SET PROBLEM
Quote, without change, all of the lines that follow.

THE DATA
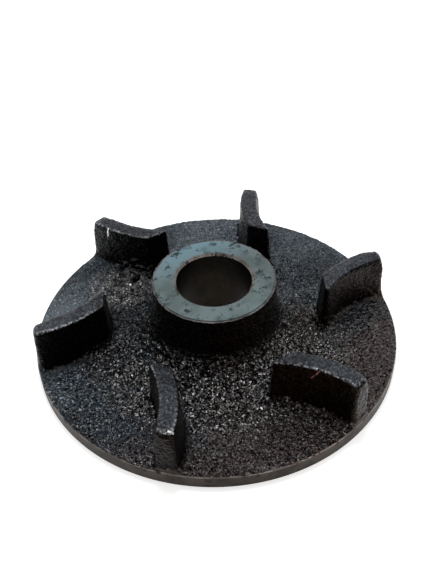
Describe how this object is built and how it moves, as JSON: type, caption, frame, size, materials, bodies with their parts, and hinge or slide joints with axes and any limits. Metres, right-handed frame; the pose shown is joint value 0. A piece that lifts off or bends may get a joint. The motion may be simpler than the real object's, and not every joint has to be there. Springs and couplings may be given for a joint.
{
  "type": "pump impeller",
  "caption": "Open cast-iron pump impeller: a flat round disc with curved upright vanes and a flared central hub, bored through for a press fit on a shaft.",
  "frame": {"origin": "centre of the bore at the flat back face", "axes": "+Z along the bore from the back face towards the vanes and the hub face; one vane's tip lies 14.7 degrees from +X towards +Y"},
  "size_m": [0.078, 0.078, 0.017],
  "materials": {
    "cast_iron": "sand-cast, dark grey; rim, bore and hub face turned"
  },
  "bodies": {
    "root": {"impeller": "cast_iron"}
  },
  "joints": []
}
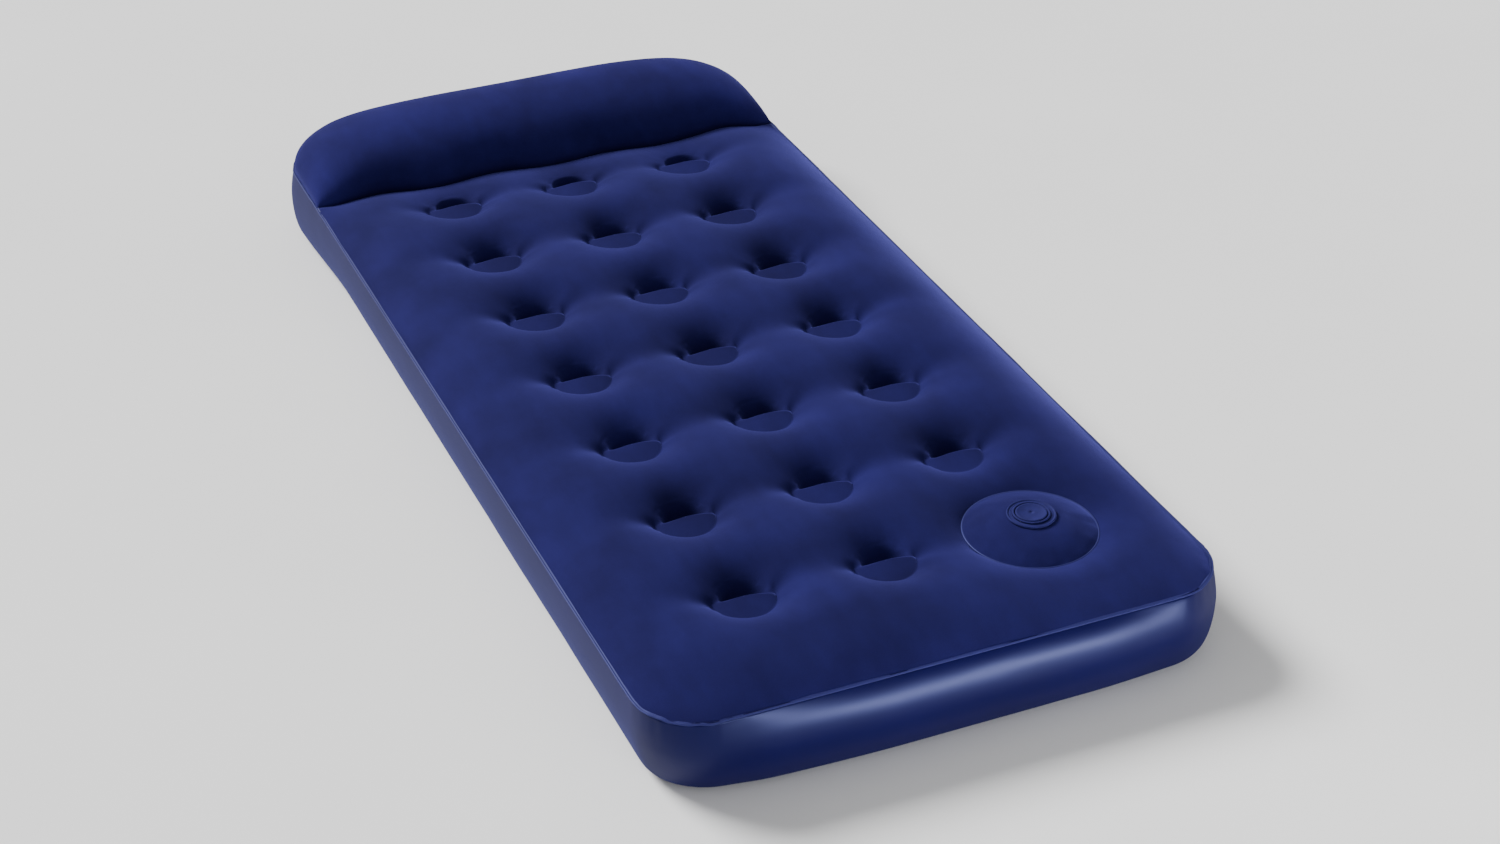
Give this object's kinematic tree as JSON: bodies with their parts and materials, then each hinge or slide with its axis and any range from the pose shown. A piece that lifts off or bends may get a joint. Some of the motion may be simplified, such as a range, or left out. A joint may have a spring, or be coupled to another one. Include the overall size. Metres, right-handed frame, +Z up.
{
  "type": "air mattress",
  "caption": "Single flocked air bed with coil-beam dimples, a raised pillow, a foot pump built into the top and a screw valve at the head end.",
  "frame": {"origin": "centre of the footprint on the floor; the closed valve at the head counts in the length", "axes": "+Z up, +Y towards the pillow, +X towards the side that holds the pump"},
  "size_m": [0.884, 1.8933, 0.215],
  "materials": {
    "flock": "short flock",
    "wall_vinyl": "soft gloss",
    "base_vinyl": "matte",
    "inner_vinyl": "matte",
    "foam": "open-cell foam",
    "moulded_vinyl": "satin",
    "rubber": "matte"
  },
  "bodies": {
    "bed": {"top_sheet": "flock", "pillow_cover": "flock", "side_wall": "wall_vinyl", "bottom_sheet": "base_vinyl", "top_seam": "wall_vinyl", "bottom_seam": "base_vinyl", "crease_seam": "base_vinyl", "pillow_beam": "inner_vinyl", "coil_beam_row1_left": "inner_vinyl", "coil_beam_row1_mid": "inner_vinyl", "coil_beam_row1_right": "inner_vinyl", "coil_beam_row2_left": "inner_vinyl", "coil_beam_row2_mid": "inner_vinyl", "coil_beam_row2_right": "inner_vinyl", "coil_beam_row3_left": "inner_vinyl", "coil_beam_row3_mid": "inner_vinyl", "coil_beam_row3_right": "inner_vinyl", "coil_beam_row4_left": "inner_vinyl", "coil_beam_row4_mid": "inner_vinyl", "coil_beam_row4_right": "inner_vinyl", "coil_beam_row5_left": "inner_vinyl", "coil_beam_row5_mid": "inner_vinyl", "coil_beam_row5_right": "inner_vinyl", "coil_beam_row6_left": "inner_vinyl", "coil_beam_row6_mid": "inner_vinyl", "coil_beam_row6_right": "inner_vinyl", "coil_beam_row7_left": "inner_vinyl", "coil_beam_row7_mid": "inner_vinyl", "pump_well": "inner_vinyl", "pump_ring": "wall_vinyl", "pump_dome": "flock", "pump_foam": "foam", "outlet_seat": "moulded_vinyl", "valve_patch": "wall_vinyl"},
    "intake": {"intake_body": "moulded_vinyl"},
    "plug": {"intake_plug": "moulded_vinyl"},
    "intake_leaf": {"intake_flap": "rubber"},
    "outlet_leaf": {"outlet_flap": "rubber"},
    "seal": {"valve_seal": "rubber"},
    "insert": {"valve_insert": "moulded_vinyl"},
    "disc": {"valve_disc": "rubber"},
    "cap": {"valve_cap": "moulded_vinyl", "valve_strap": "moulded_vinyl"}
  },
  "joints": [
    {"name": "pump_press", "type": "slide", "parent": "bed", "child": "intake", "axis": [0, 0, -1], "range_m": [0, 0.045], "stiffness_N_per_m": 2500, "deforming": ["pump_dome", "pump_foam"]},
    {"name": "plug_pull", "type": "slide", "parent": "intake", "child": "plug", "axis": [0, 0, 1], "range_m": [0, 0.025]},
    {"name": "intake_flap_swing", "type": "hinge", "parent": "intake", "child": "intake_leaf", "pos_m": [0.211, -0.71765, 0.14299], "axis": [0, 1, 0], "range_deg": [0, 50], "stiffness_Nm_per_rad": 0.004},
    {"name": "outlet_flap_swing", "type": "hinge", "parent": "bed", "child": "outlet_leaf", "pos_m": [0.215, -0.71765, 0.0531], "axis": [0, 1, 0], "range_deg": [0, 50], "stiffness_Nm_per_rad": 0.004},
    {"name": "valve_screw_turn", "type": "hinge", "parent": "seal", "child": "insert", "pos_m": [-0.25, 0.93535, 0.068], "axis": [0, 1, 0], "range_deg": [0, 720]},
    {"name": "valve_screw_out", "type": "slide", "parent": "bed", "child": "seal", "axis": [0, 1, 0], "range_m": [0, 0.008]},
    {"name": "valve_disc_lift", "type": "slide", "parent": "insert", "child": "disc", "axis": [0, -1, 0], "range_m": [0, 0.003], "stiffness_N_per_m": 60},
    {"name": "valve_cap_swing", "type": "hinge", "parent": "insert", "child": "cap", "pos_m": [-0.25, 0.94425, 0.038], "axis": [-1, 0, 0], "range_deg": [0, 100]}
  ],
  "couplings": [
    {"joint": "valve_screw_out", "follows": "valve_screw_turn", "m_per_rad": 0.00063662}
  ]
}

OUTPUT OF THE TASK
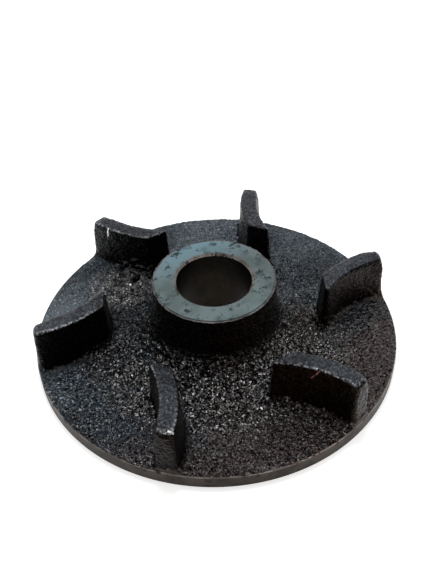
Describe how this object is built and how it moves, as JSON: type, caption, frame, size, materials, bodies with their parts, and hinge or slide joints with axes and any limits. Metres, right-handed frame; the pose shown is joint value 0. A piece that lifts off or bends may get a joint. The motion may be simpler than the real object's, and not every joint has to be there. Springs and couplings may be given for a joint.
{
  "type": "pump impeller",
  "caption": "Open cast-iron pump impeller: a flat round disc with curved upright vanes and a flared central hub, bored through for a press fit on a shaft.",
  "frame": {"origin": "centre of the bore at the flat back face", "axes": "+Z along the bore from the back face towards the vanes and the hub face; one vane's tip lies 14.7 degrees from +X towards +Y"},
  "size_m": [0.078, 0.078, 0.017],
  "materials": {
    "cast_iron": "sand-cast, dark grey; rim, bore and hub face turned"
  },
  "bodies": {
    "root": {"impeller": "cast_iron"}
  },
  "joints": []
}
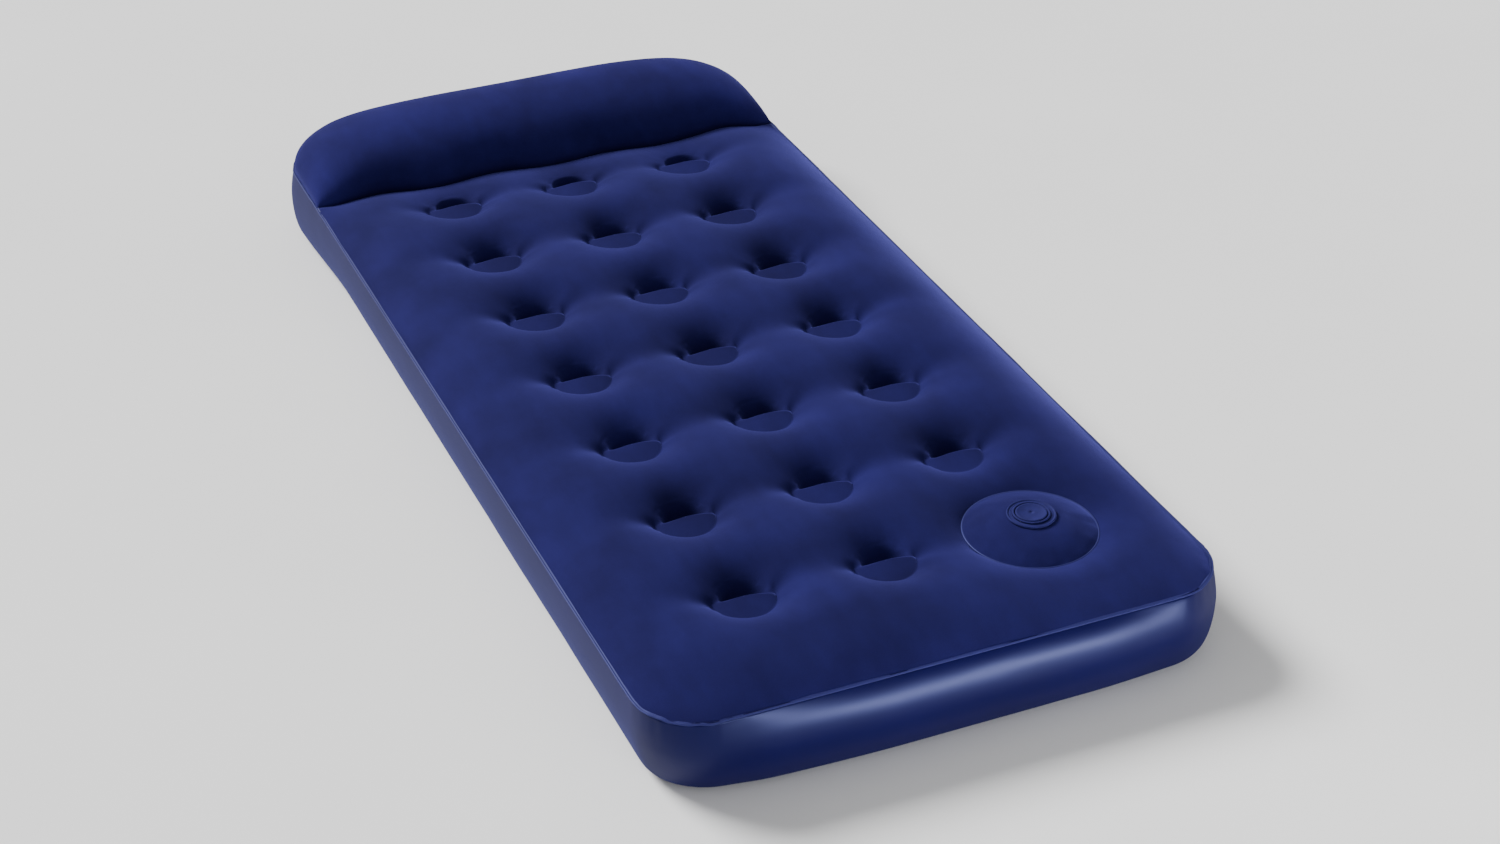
Give this object's kinematic tree as JSON: bodies with their parts and materials, then each hinge or slide with its axis and any range from the pose shown. A piece that lifts off or bends may get a joint. Some of the motion may be simplified, such as a range, or left out. A joint may have a spring, or be coupled to another one. Include the overall size. Metres, right-handed frame, +Z up.
{
  "type": "air mattress",
  "caption": "Single flocked air bed with coil-beam dimples, a raised pillow, a foot pump built into the top and a screw valve at the head end.",
  "frame": {"origin": "centre of the footprint on the floor; the closed valve at the head counts in the length", "axes": "+Z up, +Y towards the pillow, +X towards the side that holds the pump"},
  "size_m": [0.884, 1.8933, 0.215],
  "materials": {
    "flock": "short flock",
    "wall_vinyl": "soft gloss",
    "base_vinyl": "matte",
    "inner_vinyl": "matte",
    "foam": "open-cell foam",
    "moulded_vinyl": "satin",
    "rubber": "matte"
  },
  "bodies": {
    "bed": {"top_sheet": "flock", "pillow_cover": "flock", "side_wall": "wall_vinyl", "bottom_sheet": "base_vinyl", "top_seam": "wall_vinyl", "bottom_seam": "base_vinyl", "crease_seam": "base_vinyl", "pillow_beam": "inner_vinyl", "coil_beam_row1_left": "inner_vinyl", "coil_beam_row1_mid": "inner_vinyl", "coil_beam_row1_right": "inner_vinyl", "coil_beam_row2_left": "inner_vinyl", "coil_beam_row2_mid": "inner_vinyl", "coil_beam_row2_right": "inner_vinyl", "coil_beam_row3_left": "inner_vinyl", "coil_beam_row3_mid": "inner_vinyl", "coil_beam_row3_right": "inner_vinyl", "coil_beam_row4_left": "inner_vinyl", "coil_beam_row4_mid": "inner_vinyl", "coil_beam_row4_right": "inner_vinyl", "coil_beam_row5_left": "inner_vinyl", "coil_beam_row5_mid": "inner_vinyl", "coil_beam_row5_right": "inner_vinyl", "coil_beam_row6_left": "inner_vinyl", "coil_beam_row6_mid": "inner_vinyl", "coil_beam_row6_right": "inner_vinyl", "coil_beam_row7_left": "inner_vinyl", "coil_beam_row7_mid": "inner_vinyl", "pump_well": "inner_vinyl", "pump_ring": "wall_vinyl", "pump_dome": "flock", "pump_foam": "foam", "outlet_seat": "moulded_vinyl", "valve_patch": "wall_vinyl"},
    "intake": {"intake_body": "moulded_vinyl"},
    "plug": {"intake_plug": "moulded_vinyl"},
    "intake_leaf": {"intake_flap": "rubber"},
    "outlet_leaf": {"outlet_flap": "rubber"},
    "seal": {"valve_seal": "rubber"},
    "insert": {"valve_insert": "moulded_vinyl"},
    "disc": {"valve_disc": "rubber"},
    "cap": {"valve_cap": "moulded_vinyl", "valve_strap": "moulded_vinyl"}
  },
  "joints": [
    {"name": "pump_press", "type": "slide", "parent": "bed", "child": "intake", "axis": [0, 0, -1], "range_m": [0, 0.045], "stiffness_N_per_m": 2500, "deforming": ["pump_dome", "pump_foam"]},
    {"name": "plug_pull", "type": "slide", "parent": "intake", "child": "plug", "axis": [0, 0, 1], "range_m": [0, 0.025]},
    {"name": "intake_flap_swing", "type": "hinge", "parent": "intake", "child": "intake_leaf", "pos_m": [0.211, -0.71765, 0.14299], "axis": [0, 1, 0], "range_deg": [0, 50], "stiffness_Nm_per_rad": 0.004},
    {"name": "outlet_flap_swing", "type": "hinge", "parent": "bed", "child": "outlet_leaf", "pos_m": [0.215, -0.71765, 0.0531], "axis": [0, 1, 0], "range_deg": [0, 50], "stiffness_Nm_per_rad": 0.004},
    {"name": "valve_screw_turn", "type": "hinge", "parent": "seal", "child": "insert", "pos_m": [-0.25, 0.93535, 0.068], "axis": [0, 1, 0], "range_deg": [0, 720]},
    {"name": "valve_screw_out", "type": "slide", "parent": "bed", "child": "seal", "axis": [0, 1, 0], "range_m": [0, 0.008]},
    {"name": "valve_disc_lift", "type": "slide", "parent": "insert", "child": "disc", "axis": [0, -1, 0], "range_m": [0, 0.003], "stiffness_N_per_m": 60},
    {"name": "valve_cap_swing", "type": "hinge", "parent": "insert", "child": "cap", "pos_m": [-0.25, 0.94425, 0.038], "axis": [-1, 0, 0], "range_deg": [0, 100]}
  ],
  "couplings": [
    {"joint": "valve_screw_out", "follows": "valve_screw_turn", "m_per_rad": 0.00063662}
  ]
}